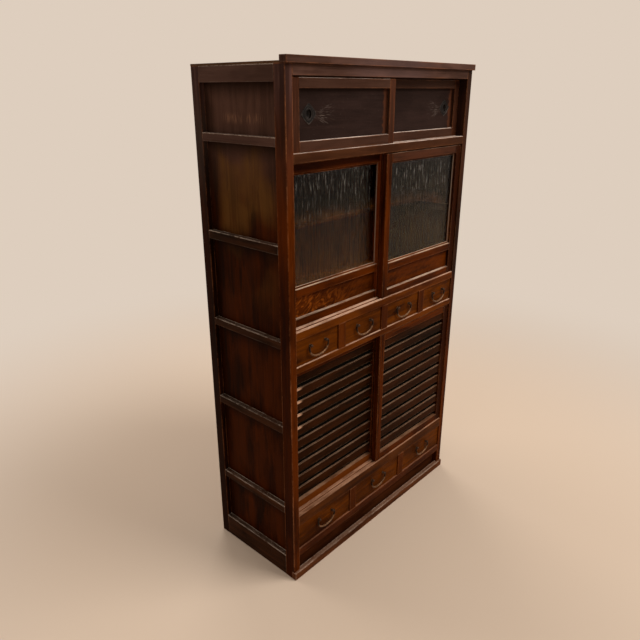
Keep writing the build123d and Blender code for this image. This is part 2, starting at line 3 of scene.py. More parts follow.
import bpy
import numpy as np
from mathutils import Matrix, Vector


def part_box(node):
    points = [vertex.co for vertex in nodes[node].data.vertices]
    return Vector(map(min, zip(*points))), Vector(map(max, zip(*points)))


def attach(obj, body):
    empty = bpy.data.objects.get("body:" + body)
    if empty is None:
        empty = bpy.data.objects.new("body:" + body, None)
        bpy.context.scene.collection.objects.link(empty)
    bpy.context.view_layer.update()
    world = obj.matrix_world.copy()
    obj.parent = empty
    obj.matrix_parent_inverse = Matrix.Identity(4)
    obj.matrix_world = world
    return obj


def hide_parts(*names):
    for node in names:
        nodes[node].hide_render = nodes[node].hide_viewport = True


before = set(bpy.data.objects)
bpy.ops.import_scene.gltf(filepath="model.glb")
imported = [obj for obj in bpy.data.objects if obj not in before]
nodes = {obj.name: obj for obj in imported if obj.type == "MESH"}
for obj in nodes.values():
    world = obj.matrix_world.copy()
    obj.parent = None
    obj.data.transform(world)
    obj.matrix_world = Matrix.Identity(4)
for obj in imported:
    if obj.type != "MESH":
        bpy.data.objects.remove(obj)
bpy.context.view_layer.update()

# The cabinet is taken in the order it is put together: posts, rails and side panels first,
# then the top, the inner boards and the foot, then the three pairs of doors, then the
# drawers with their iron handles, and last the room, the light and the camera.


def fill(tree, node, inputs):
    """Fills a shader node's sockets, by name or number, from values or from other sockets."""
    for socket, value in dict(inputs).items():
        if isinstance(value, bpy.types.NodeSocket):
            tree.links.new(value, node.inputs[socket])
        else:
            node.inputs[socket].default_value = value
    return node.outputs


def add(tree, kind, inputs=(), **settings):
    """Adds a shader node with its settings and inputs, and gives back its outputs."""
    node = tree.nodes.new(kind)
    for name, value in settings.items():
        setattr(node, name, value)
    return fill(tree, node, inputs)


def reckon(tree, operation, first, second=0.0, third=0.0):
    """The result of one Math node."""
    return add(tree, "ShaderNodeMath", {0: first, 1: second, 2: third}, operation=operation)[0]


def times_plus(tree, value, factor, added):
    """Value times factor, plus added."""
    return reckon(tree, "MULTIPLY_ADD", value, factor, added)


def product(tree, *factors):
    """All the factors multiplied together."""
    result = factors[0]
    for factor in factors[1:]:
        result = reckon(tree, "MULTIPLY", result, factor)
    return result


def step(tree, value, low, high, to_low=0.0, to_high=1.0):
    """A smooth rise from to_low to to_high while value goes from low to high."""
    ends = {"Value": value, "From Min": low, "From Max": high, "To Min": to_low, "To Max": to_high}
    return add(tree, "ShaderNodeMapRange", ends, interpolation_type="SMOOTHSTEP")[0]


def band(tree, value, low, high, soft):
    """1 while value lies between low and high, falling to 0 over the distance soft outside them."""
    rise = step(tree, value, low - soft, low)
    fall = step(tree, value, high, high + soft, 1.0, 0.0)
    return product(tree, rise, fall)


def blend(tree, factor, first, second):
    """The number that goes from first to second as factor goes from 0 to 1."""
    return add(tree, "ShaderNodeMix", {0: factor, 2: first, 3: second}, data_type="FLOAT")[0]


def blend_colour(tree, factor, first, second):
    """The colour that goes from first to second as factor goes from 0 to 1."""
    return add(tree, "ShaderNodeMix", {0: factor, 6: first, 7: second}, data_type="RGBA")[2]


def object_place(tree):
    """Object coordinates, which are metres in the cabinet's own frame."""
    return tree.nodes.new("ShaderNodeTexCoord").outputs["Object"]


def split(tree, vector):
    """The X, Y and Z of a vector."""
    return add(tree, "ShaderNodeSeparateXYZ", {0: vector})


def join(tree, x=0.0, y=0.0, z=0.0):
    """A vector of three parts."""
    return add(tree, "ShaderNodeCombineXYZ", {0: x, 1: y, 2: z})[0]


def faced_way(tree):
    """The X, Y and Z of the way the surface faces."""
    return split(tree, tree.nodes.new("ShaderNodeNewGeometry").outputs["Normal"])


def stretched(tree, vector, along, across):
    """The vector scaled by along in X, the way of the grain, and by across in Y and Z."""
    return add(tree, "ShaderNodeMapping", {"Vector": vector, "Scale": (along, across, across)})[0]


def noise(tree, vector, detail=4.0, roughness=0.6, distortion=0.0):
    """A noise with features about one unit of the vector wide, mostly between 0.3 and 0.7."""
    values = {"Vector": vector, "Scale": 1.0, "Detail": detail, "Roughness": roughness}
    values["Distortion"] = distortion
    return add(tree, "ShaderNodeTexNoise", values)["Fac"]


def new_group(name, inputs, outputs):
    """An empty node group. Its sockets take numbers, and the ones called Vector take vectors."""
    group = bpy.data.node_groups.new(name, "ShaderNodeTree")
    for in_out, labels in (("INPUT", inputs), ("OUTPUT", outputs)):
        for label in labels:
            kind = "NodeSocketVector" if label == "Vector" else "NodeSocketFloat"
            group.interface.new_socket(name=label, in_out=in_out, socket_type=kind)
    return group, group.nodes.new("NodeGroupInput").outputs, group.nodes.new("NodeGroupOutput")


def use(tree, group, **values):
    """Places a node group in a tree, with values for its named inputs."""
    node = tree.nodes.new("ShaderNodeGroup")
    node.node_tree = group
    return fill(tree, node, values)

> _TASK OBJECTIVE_
In the listing above, locate the line containing "if empty is" and the line containing "obj.data.transform(world)", then transcribe both and every line between them verbatim.

> _SOLVED PROBLEM_
    if empty is None:
        empty = bpy.data.objects.new("body:" + body, None)
        bpy.context.scene.collection.objects.link(empty)
    bpy.context.view_layer.update()
    world = obj.matrix_world.copy()
    obj.parent = empty
    obj.matrix_parent_inverse = Matrix.Identity(4)
    obj.matrix_world = world
    return obj


def hide_parts(*names):
    for node in names:
        nodes[node].hide_render = nodes[node].hide_viewport = True


before = set(bpy.data.objects)
bpy.ops.import_scene.gltf(filepath="model.glb")
imported = [obj for obj in bpy.data.objects if obj not in before]
nodes = {obj.name: obj for obj in imported if obj.type == "MESH"}
for obj in nodes.values():
    world = obj.matrix_world.copy()
    obj.parent = None
    obj.data.transform(world)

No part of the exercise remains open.